Popular Science linked to this amazing video. Taken at the European Southern Observatory (ESO), located at the top of a mountain in Chile's Atacama Desert, these are some of the coolest time-lapse pictures I have seen of stars in the night sky. The four telescopes are part of a stellar observatory; they work together to achieve a resolving power much greater than any of the individual telescopes. From the ESO website:

The Very Large Telescope array (VLT) is the flagship facility for European ground-based astronomy at the beginning of the third Millennium. It is the world's most advanced optical instrument, consisting of four Unit Telescopes with main mirrors of 8.2m diameter and four movable 1.8m diameter Auxiliary Telescopes.
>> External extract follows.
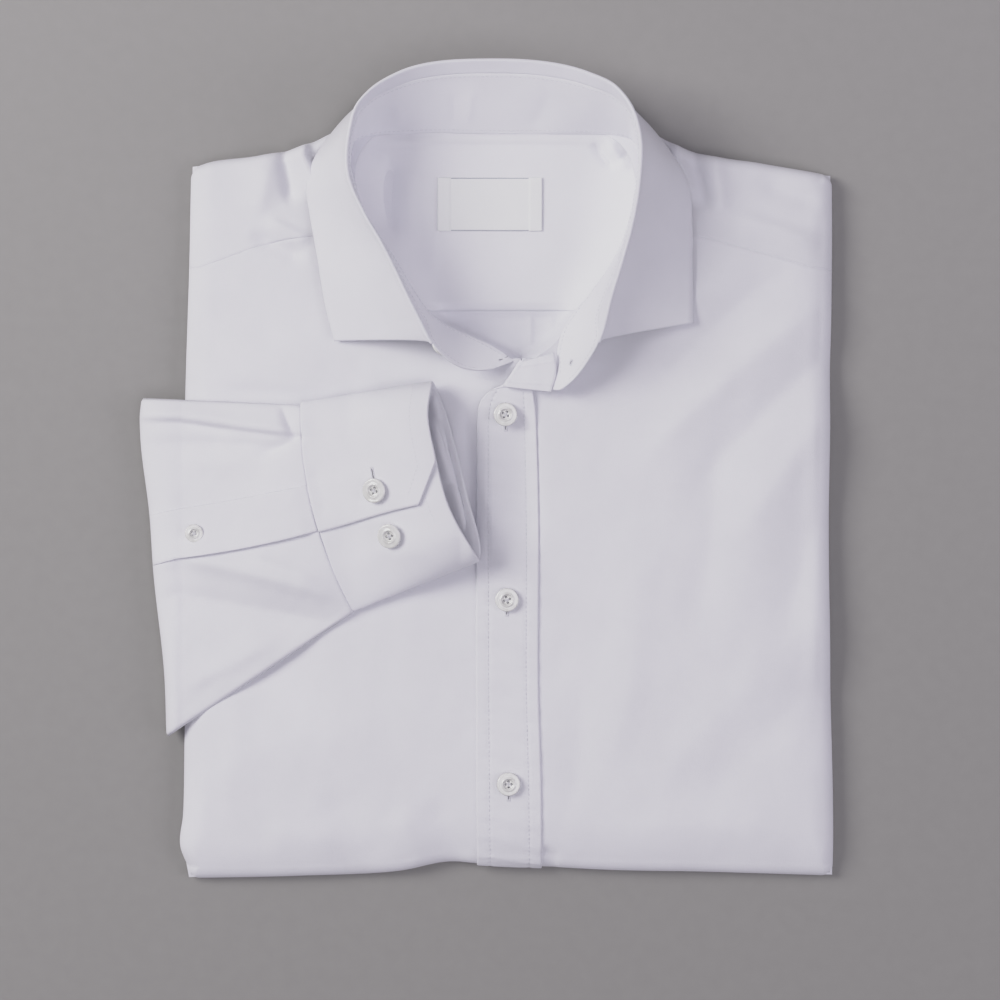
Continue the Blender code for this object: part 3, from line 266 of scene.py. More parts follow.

The telescopes can work together, in groups of two or three, to form a giant 'interferometer', the ESO Very Large Telescope Interferometer, allowing astronomers to see details up to 25 times finer than with the individual telescopes. The light beams are combined in the VLTI using a complex system of mirrors in underground tunnels where the light paths must be kept equal to distances less than 1/1000 mm over a hundred metres. With this kind of precision the VLTI can reconstruct images with an angular resolution of milliarcseconds, equivalent to distinguishing the two headlights of a car at the distance of the Moon.

My favourite part of the video is when one of the telescopes shoots a laser up into the night sky. As an aside, this is where parts of the last James Bond movie, A Quantum of Solace, was filmed.

The ESO has a Youtube channel with a number of excellent videos describing various aspects about how the observatory works.